The hardest part was keeping the kitchen floors as clean as possible over that whole month-long time period and in between all the coats of paint. Alas, there’s definitely little hairs, crumbs and particles of cat litter sealed into these floors! But for the time, money and effort, I really like the end result. I’m not quite as happy with it as I would be with, say, original fir or vintage tiles — it’s just painted linoleum, after all — but I like it a whole lot better than the beige diamonds and think the colours and pattern suit the house.
As a final, how-am-I-still-pregnant step I decided to paint our toe kicks a fun colour, Wisteria by Sherwin Williams, a perfect match for that little triangle of lilac in our big print. The toe kicks, along with our crown moulding, was oak but some bout of pregnancy hysteria (it’s hard to pin down exactly which bout it was) made me prime and paint it all white. I was at the height of hating our tan linoleum floor and experimenting with how easy it would be to prime and paint our cabinetry and mapping out a plan for refinishing our fir hardwood floors. The result was not exactly bad, but it was not exactly better either. The lilac improves the toe kicks, at least.
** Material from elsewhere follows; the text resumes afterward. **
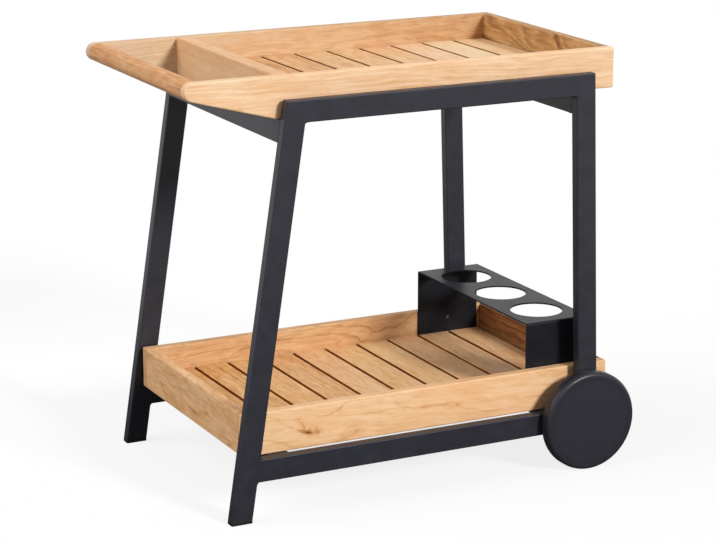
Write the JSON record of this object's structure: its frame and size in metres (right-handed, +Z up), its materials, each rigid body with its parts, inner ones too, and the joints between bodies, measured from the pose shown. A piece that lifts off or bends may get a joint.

There’s a little bit of light purple, pink, mint green, black and an orange-y colour that suits the cabinets in this rag rug (sort of the can-do-no-wrongness of a rag rug) that looks better in person than it does in photographs, though I may be on the lookout for a rug with a little more purple in it as well as other colourful kitchen accessories to help tie things together. I’ve become a little obsessed with enamelled cast iron cookware and have started scooping it up at thrift shops, specifically the Danish brand Copco, replacing totally serviceable (but aesthetically boring) pots and pans. We can also order additional coloured panels for our hood fan, purple being an option. So the kitchen might see some additional tweaks in the coming months, but I’m going to go ahead and call it done.